In this study, the practice time and total training volume (repetitions) used for the LBTG, HBTG, and NBTG were the same. In general, skill practice is usually controlled by time rather than by training volume in a sports training process. In this study, to avoid variation due to different numbers of training repetitions, the serve-reception training volume of each subject was fixed to determine the training benefits of repetitions at different ball weights. It has been pointed out [13,28] that an increased volume of practice during the learning phase is a major factor in transferring skills; that is, the learning effect can be reflected only after the training volume reaches a certain level. Our findings revealed that the LBTG performed better than the HBTG and NBTG in serve reception because the weight of the volleyball used could be adjusted by varying the thickness of the inner tube of the ball. When the volume of a ball is increased or lightened, the air resistance is higher, which affects the ball speed [29]. Likewise, increasing the mass of a ball increases the muscular load on the player [30]. Thus, the lighter ball used in this study had an increased resistance in the air, which resulted in an increased floating effect. The receivers failed to react to the ball as soon as it began flying through the air and could react only after the ball had traveled a certain distance, during which they could judge its flight direction. As a result, the LBTG faced a greater challenge during the receiving practice, so they required quicker reactions, better judgment, and a higher speed. This resulted in higher learning benefits and retention after the four-week training cycle was completed.

The key factor is not to follow the linear curve but rather to develop a stabilization plateau in volleyball/reception skill learning. This means that many repetitions and practices are required to approach the higher skill status, and then transfer and retention performance can be enhanced. The extensive practice period strengthens the link between stimuli and response in volleyball receiving tasks, thereby enhancing transfer performance in the volleyball skills. Snapp-Childs et al. [31] stated that players practice to get better at performing in competition, and the more learning tasks overlap with (i.e., are representative of) performance tasks, the greater the likelihood that such positive transfer will occur. In addition, the performance of numerous repetitions in the acquisition phase gives the learner more confidence in their performance and decreases factors such as stress and anxiety in a testing situation [32].

Transfer of training [33] is an old concept in motor learning. Since skill development or learning in volleyball can be described from a nonlinear pedagogical perspective, the design of training programs seems to be a key issue in functional practice tasks. The learning task could draw learners out of comfort zones into less comfortable performance situations, although it is important to note that in the latter, the learner might fall back on previous “intrinsic” behaviors [34]. The specific effects of a practice task on athletic performance are predicated on levels of task similarity (more similar or less similar) [35]. Therefore, the serve-reception skills-training program in this study was designed based on input from two experienced coaches, the athletes, and the views of previous research [25,26] in co-designing a practice context [36] that could support athlete performance development.

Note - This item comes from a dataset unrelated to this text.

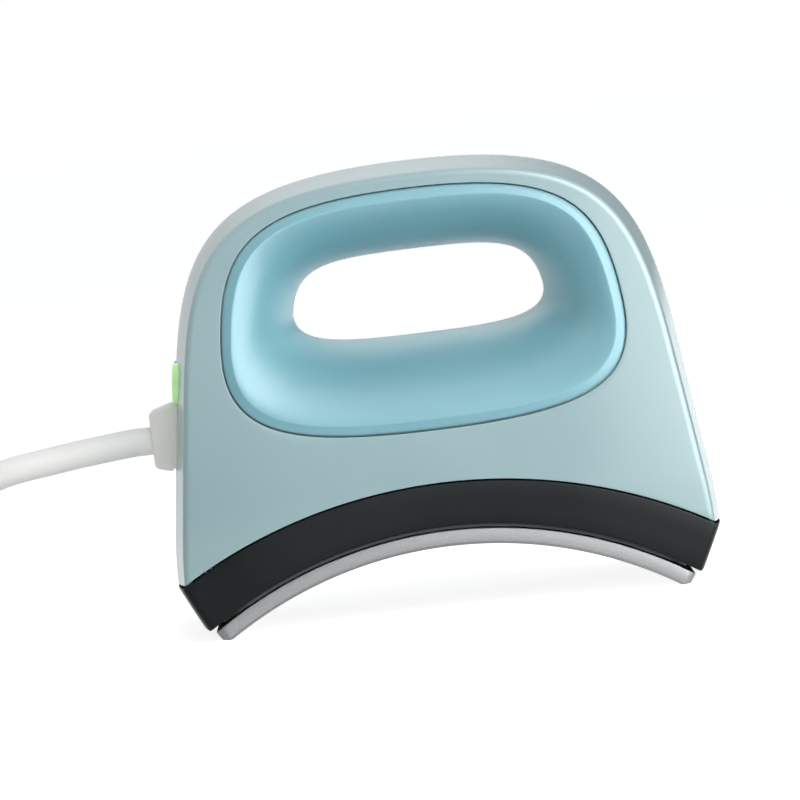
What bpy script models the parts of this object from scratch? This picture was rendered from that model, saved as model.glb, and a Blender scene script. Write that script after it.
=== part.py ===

In this study, the LBTG and HBTG were given the same training volume: 10 min to warm up with the lighter/heavier balls in addition to the receiving training. Thus, the greater improvement of the LBTG can be ascribed to the weight of the ball of this group not differing as much from normal as the weight of the ball used by the HBTG. Interestingly, in the results showing improved skill performance, the results of the NBTG were better than the results of the HBTG. The HBTG did not improve as much as the LBTG and NBTG because the perturbation caused by the additional 70 g was too great. Consequently, to increase ball-receiving performance, the training task should be close to the individual’s existing attractor repertoire.

In this study, we observed male college athletes, and therefore generalization of the results is limited to similar samples of athletes. No results related to physiological and psychological responses to each of the applied training programs were collected; such results could certainly allow monitoring of the athletes’ personal conditions during the entire training program. This study did not develop information on the eventual influence of studied training modalities on players’ serve-reception skills in real game situations, which are one of the most important factors in success in volleyball. Finally, it may be worthwhile for future research to explore the effects of ball mass on other skills in volleyball.

5. Conclusions

The most important finding of the present research was that college male volleyball players who trained using lighter volleyballs exhibited improvements in their serve-reception and passing skills. The reason for this finding was that the LBTG experienced the greatest significant improvement in performance after the training program. However, there was no significance difference between groups. These results showed that training with lighter balls increased ball control. This increase was assumed to facilitate accurate passing during volleyball matches. In this context, it is suggested that trainers have team players practice serve-reception skills with a lighter ball during training.

In addition, the findings of the current study also indicated that training with a ball with an additional 70 g of mass did not effectively enhance serve-reception skills. The difference from the original motor characteristics was too great and the skill transfer did not yield positive effects. This implied that even for elite athletes, the development and improvement of techniques still require suitable training to improve skill levels and thus the transfer and retention of performance.